AIM OF THE TASK:
Collect all lines below with the string "bending".

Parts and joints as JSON

+ + + + + + +

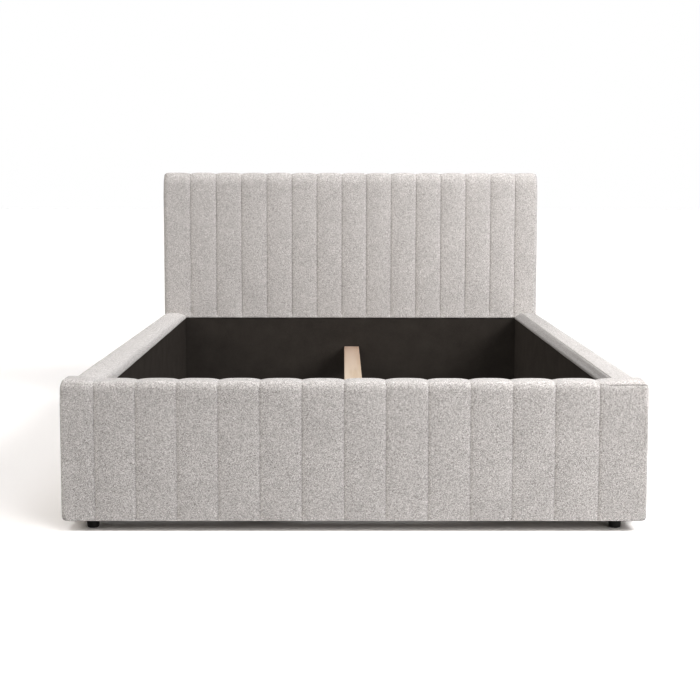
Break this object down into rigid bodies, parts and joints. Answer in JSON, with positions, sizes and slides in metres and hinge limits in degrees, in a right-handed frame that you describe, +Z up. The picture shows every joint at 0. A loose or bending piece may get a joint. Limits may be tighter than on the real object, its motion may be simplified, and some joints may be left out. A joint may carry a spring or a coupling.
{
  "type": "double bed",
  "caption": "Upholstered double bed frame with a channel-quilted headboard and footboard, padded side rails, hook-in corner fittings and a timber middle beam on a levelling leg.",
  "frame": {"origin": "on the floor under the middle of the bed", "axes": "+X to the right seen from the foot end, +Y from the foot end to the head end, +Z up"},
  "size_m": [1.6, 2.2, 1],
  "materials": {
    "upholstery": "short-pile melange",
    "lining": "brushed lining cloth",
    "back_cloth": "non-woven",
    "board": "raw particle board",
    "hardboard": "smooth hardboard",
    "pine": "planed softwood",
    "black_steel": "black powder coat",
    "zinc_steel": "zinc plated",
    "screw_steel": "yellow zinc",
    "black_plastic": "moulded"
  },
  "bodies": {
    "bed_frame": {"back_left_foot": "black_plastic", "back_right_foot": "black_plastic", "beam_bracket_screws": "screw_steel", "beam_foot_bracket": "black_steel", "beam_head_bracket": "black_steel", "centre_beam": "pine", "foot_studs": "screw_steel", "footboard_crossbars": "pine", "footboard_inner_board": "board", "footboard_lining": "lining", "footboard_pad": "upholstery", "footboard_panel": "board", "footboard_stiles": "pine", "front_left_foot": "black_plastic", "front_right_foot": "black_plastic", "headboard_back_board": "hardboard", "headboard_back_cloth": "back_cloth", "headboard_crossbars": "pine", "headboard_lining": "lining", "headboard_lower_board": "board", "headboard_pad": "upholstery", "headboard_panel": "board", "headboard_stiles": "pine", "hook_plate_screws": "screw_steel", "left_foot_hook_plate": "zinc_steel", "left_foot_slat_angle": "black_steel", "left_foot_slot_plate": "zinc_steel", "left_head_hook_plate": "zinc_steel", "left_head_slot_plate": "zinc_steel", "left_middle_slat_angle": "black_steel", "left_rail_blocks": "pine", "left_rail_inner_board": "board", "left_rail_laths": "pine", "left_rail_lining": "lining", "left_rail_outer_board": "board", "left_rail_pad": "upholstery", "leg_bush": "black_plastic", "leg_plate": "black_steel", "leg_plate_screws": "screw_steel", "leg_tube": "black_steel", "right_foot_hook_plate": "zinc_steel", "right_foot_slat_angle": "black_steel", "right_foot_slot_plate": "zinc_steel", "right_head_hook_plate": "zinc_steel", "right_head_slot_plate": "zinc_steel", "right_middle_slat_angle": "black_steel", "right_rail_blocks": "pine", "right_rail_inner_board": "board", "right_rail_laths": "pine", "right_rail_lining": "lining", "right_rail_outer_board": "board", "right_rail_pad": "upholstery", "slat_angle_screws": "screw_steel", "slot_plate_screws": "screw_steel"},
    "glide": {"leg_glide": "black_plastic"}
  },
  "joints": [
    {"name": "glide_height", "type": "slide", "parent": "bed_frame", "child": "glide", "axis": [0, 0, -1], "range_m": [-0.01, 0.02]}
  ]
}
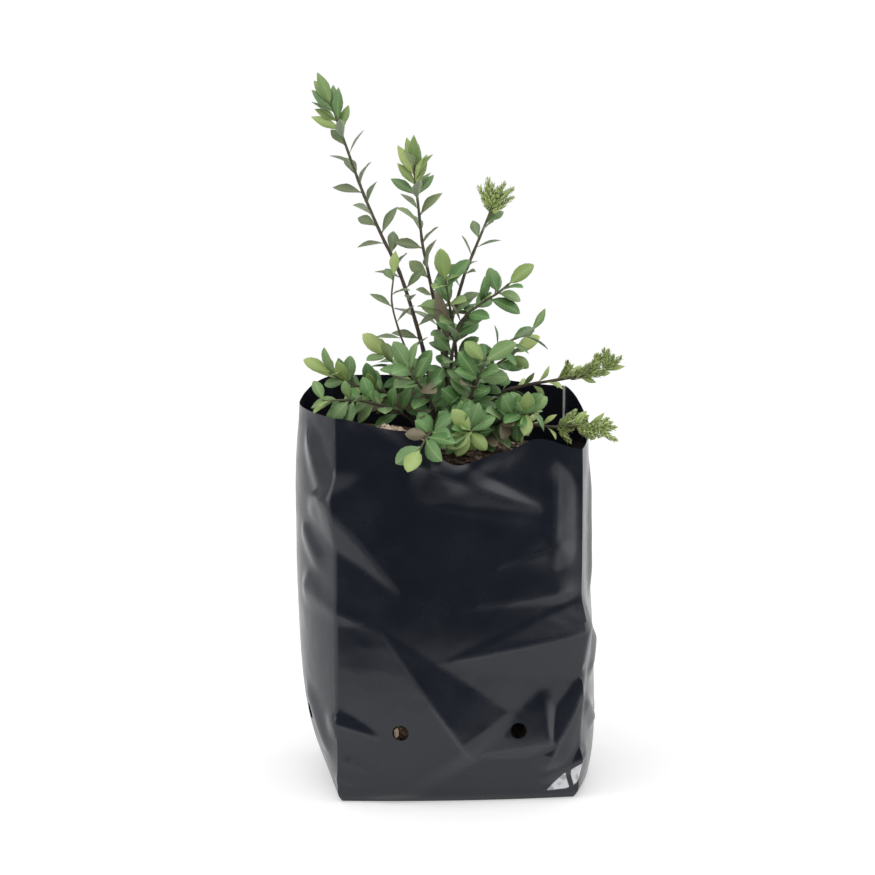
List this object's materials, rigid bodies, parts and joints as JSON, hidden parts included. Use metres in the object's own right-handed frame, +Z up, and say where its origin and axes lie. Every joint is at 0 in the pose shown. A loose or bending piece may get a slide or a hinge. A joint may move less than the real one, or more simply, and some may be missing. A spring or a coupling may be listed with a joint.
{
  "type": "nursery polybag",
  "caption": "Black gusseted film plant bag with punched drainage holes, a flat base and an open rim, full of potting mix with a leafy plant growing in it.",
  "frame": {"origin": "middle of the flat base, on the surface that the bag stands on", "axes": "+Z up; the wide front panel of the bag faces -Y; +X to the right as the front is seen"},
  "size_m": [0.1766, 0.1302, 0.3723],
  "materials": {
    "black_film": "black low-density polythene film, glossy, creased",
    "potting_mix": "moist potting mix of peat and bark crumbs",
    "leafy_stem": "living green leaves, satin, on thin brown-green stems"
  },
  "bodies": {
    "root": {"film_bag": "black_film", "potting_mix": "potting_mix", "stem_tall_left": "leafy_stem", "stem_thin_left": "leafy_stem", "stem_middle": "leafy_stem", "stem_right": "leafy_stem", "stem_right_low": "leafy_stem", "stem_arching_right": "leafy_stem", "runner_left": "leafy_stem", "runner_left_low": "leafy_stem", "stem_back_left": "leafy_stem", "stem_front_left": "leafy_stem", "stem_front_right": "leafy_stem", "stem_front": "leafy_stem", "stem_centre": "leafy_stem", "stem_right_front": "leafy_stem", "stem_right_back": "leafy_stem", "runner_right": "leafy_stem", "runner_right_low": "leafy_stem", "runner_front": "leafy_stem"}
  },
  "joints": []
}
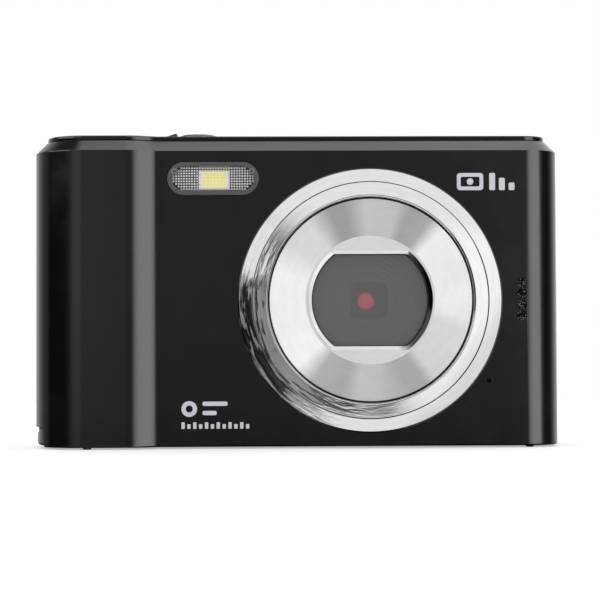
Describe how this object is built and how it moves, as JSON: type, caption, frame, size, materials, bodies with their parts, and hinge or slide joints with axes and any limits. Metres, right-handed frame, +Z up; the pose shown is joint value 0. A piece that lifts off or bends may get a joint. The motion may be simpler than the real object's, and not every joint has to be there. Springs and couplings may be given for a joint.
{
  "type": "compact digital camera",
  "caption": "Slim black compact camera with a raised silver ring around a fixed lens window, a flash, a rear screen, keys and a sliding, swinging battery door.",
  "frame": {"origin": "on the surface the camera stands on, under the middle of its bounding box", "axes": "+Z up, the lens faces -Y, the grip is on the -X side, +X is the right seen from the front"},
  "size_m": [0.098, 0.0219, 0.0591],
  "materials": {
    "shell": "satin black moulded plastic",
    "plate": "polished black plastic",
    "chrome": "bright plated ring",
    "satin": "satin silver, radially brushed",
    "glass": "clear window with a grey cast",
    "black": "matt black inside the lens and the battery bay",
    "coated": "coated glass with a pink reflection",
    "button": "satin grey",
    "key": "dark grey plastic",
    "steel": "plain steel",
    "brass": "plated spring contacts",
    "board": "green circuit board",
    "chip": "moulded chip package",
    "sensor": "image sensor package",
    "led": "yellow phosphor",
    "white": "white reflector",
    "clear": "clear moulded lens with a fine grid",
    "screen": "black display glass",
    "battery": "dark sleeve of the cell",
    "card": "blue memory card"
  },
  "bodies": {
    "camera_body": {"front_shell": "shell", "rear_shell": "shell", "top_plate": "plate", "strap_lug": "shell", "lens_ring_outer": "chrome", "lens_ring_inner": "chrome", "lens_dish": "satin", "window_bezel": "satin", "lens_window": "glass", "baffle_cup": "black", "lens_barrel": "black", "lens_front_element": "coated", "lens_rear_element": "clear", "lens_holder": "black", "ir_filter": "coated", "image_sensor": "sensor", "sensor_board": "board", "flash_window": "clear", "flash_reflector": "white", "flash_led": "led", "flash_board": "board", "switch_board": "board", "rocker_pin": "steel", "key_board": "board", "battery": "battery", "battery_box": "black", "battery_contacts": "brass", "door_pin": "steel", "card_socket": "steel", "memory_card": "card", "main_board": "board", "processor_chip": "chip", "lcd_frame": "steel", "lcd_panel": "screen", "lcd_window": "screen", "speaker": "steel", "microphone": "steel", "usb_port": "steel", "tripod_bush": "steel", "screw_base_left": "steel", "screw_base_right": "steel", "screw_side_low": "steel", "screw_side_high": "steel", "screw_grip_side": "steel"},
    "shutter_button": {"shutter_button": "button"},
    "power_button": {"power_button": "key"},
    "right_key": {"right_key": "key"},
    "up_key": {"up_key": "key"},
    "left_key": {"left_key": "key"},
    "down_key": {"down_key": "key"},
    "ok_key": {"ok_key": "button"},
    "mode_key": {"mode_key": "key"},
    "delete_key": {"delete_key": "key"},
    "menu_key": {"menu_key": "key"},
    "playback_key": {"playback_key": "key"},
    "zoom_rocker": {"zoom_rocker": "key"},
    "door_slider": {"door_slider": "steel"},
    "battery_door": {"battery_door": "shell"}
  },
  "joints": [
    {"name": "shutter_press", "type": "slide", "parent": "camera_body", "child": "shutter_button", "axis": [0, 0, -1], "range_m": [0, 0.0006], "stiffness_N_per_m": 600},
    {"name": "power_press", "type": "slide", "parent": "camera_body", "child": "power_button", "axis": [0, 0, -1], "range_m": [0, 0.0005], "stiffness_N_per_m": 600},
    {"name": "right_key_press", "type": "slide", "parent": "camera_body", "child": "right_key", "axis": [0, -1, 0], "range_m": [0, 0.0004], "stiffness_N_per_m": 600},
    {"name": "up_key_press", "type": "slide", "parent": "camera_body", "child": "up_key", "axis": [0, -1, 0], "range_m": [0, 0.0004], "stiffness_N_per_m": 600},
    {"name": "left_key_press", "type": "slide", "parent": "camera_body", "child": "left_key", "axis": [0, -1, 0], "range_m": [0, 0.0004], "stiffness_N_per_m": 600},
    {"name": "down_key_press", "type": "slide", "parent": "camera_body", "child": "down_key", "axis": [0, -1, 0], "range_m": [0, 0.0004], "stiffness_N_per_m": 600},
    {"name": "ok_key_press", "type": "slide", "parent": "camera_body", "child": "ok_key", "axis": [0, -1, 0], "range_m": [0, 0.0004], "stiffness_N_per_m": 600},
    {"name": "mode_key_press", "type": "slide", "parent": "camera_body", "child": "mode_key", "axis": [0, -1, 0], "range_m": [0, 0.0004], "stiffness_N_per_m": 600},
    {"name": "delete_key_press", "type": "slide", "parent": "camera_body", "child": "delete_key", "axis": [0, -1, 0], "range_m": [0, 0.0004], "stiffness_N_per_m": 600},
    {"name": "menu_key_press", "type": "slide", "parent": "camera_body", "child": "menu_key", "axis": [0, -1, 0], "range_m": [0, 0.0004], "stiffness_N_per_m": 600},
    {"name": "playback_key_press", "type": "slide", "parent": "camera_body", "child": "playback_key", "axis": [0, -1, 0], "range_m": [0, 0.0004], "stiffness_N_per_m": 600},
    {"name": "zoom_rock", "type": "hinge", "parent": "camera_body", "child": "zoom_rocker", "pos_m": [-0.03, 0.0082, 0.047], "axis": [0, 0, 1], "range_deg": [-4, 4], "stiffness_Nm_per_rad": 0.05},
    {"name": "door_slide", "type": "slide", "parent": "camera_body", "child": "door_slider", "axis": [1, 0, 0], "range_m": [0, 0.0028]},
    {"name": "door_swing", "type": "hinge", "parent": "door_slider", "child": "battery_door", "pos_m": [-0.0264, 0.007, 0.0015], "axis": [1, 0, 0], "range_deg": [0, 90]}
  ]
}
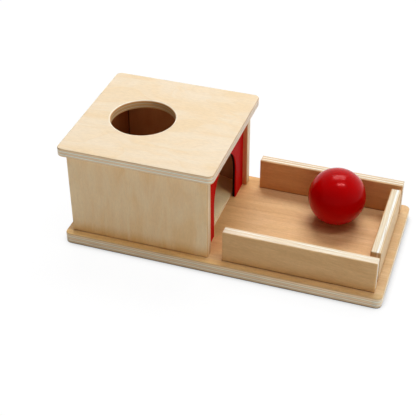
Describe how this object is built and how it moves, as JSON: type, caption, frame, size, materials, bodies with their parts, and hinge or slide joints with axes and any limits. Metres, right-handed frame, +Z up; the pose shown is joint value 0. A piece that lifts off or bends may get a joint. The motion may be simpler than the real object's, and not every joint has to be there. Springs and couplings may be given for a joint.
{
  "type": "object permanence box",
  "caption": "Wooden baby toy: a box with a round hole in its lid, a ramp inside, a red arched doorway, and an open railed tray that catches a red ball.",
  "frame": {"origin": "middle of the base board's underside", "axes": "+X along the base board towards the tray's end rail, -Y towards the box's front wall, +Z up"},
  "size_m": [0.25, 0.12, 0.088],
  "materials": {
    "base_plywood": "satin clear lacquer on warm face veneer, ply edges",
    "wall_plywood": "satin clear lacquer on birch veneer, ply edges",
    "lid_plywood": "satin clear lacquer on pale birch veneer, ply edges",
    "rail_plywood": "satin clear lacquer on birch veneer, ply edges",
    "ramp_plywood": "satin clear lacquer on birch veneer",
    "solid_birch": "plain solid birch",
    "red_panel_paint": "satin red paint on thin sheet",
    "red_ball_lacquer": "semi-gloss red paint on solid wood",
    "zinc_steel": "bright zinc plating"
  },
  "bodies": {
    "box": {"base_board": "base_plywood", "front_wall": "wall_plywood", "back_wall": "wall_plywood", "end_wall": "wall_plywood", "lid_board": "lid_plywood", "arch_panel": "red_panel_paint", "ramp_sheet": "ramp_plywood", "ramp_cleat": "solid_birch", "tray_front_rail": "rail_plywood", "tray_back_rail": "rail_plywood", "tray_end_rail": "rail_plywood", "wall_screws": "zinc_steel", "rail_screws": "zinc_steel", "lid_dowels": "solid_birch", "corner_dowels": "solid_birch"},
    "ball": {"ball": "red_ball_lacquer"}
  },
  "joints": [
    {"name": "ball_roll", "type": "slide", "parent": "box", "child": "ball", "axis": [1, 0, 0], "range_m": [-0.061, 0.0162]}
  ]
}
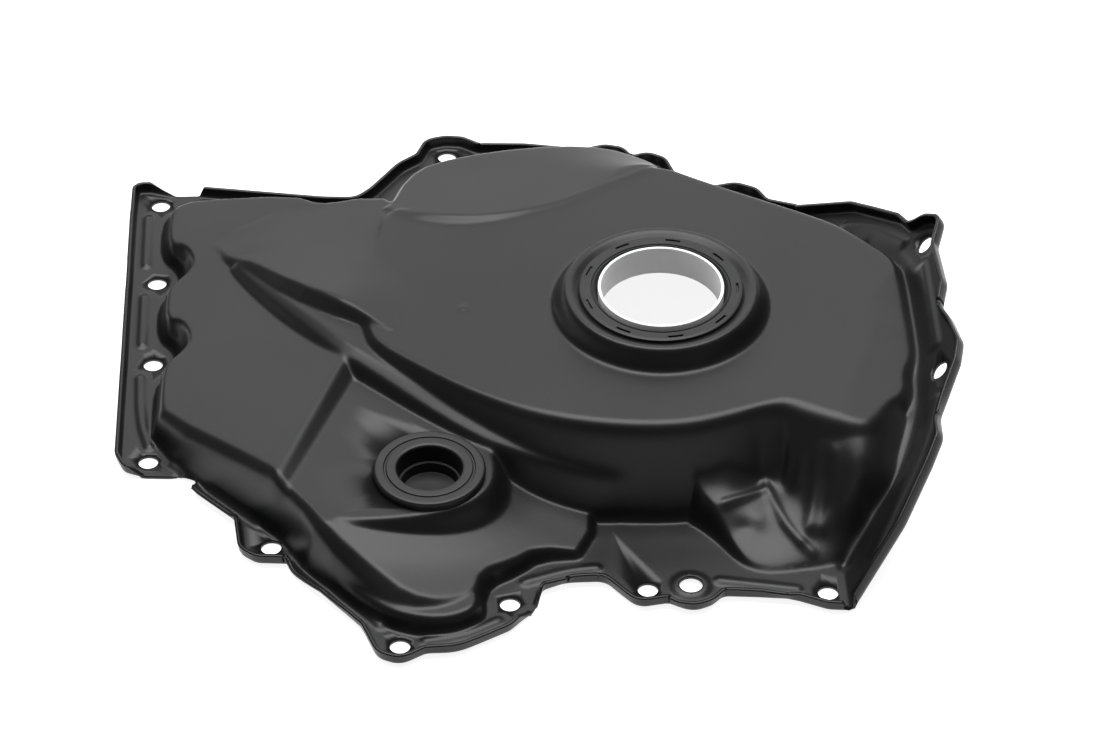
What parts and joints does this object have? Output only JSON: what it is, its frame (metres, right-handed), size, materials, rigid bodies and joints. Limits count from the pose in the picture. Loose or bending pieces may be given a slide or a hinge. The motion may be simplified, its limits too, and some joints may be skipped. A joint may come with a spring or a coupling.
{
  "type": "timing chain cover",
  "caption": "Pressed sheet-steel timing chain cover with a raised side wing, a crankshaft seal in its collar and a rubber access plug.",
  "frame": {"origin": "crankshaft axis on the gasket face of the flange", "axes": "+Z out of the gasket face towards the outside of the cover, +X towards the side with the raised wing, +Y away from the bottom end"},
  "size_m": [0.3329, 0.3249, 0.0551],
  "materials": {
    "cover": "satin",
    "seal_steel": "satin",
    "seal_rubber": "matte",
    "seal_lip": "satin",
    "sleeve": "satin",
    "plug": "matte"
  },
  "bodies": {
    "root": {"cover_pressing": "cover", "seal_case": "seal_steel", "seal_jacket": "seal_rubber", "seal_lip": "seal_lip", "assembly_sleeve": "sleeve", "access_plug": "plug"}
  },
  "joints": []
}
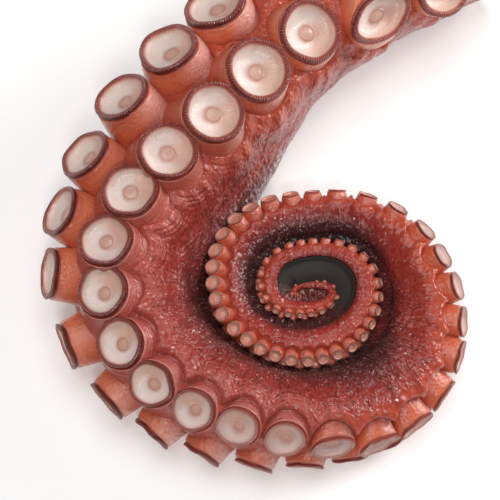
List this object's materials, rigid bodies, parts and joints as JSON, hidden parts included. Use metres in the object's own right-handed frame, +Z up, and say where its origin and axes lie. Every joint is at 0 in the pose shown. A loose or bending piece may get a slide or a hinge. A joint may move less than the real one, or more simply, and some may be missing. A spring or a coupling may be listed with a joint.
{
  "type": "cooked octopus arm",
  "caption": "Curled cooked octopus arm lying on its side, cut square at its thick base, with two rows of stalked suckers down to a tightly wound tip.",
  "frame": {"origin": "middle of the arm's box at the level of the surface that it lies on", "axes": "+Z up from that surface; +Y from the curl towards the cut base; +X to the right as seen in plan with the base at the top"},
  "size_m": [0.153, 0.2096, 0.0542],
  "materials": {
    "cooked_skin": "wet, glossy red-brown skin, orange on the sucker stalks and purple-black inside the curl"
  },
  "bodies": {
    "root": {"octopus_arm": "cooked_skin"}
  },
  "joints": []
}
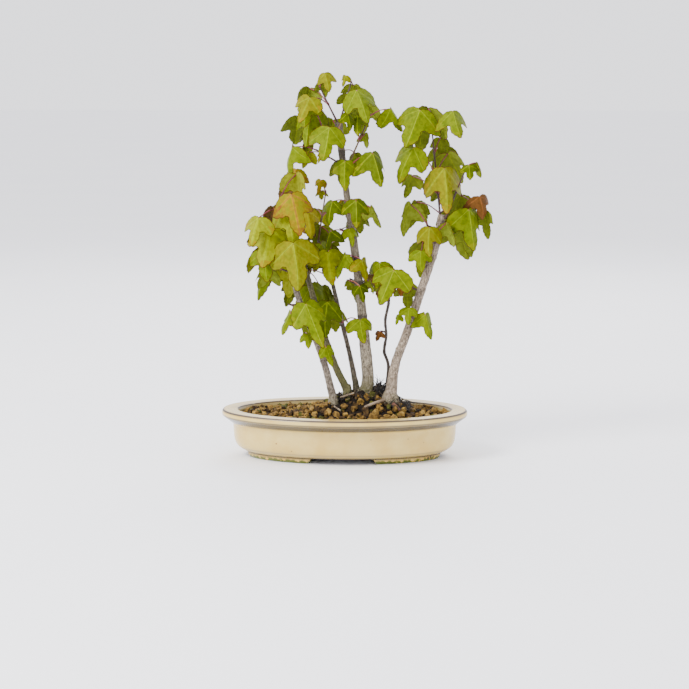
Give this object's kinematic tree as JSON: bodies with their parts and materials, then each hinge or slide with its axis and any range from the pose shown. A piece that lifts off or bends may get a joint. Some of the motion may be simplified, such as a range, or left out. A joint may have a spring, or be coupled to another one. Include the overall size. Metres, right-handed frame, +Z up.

+ + + + + + +

EXPECTED OUTPUT:
Break this object down into rigid bodies, parts and joints. Answer in JSON, with positions, sizes and slides in metres and hinge limits in degrees, in a right-handed frame that you describe, +Z up. The picture shows every joint at 0. A loose or bending piece may get a joint. Limits may be tighter than on the real object, its motion may be simplified, and some joints may be left out. A joint may carry a spring or a coupling.
List this object's materials, rigid bodies, parts and joints as JSON, hidden parts included. Use metres in the object's own right-handed frame, +Z up, and say where its origin and axes lie. Every joint is at 0 in the pose shown. A loose or bending piece may get a slide or a hinge. A joint may move less than the real one, or more simply, and some may be missing. A spring or a coupling may be listed with a joint.
What parts and joints does this object have? Output only JSON: what it is, its frame (metres, right-handed), size, materials, rigid bodies and joints. Limits count from the pose in the picture. Loose or bending pieces may be given a slide or a hinge. The motion may be simplified, its limits too, and some joints may be skipped. A joint may come with a spring or a coupling.
List this object's materials, rigid bodies, parts and joints as JSON, hidden parts included. Use metres in the object's own right-handed frame, +Z up, and say where its origin and axes lie. Every joint is at 0 in the pose shown. A loose or bending piece may get a slide or a hinge. A joint may move less than the real one, or more simply, and some may be missing. A spring or a coupling may be listed with a joint.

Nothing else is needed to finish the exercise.